The upshot of all this is that I learned at an early age that I’d be spending my time on this planet surrounded by people who didn’t see eye-to-eye with me, or with each other, and that there was value in learning to understand other perspectives. And my writing reflects this: My novels are all over the place in terms of genre and subject matter, but they often involve some sort of culture clash, and most of my protagonists come from different backgrounds and have different beliefs and worldviews than I do.

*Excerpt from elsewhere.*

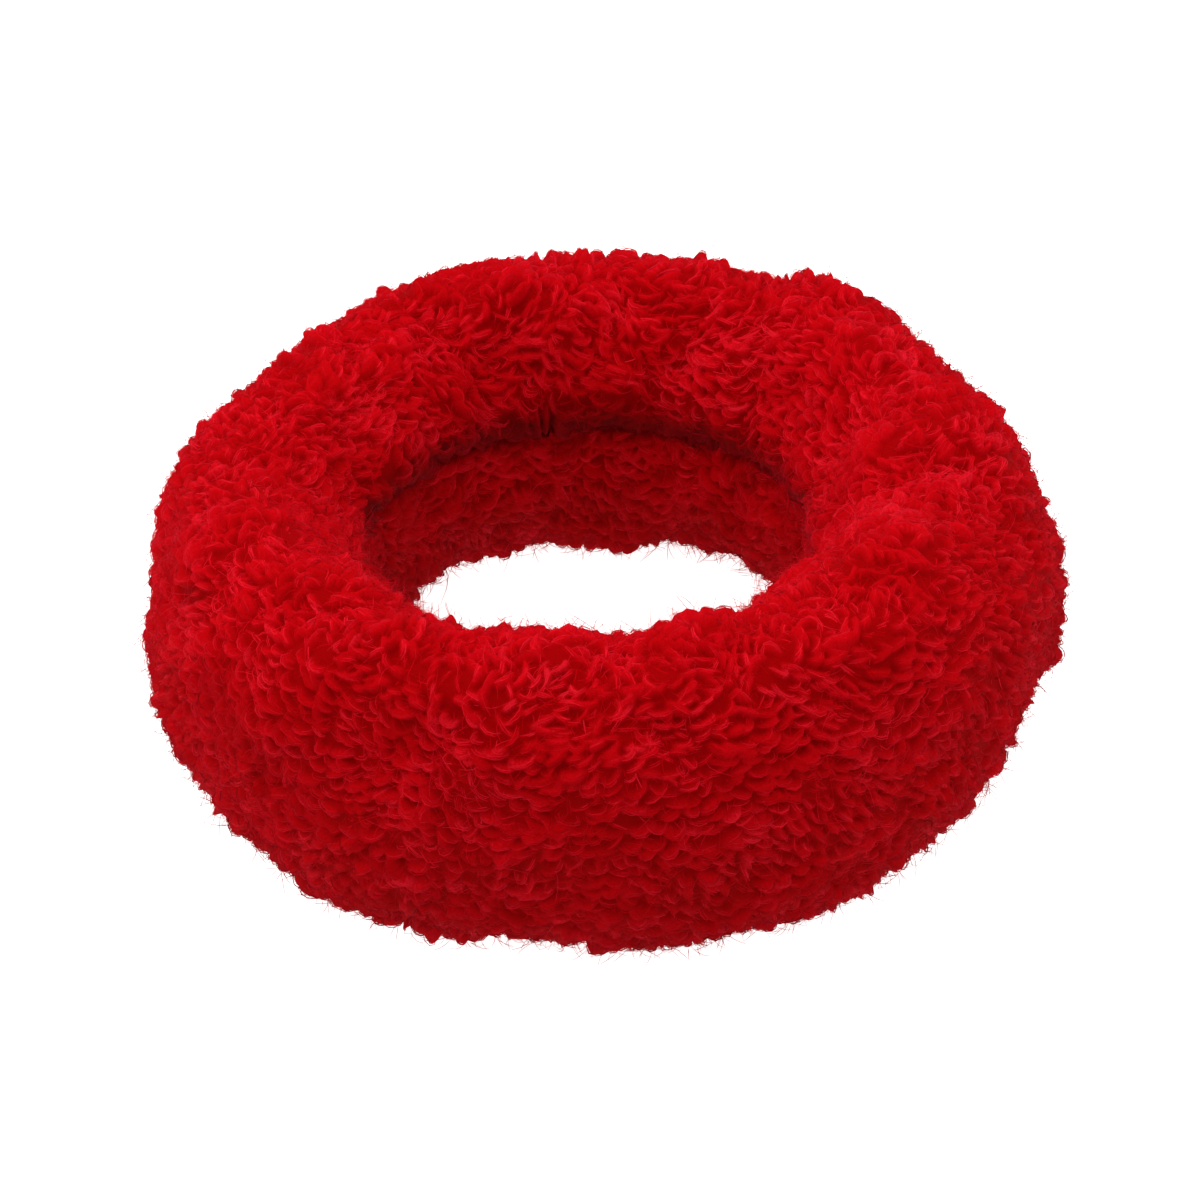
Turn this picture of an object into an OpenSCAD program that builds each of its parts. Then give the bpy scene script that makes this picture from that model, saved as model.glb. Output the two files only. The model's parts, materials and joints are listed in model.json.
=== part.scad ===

I realize that the issue of white authors writing from black perspectives is a particularly fraught one right now, but to me, what I was doing in Lovecraft Country is a natural extension of what I’ve always done: use the power of fiction to understand other ways of looking at and living in the world. I wouldn’t say I was “comfortable” doing this – it’s always good to be a little nervous, so I don’t get lazy – but I was reasonably confident that I could do justice to the characters, or that if I couldn’t, I’d figure that out before I embarrassed myself publicly.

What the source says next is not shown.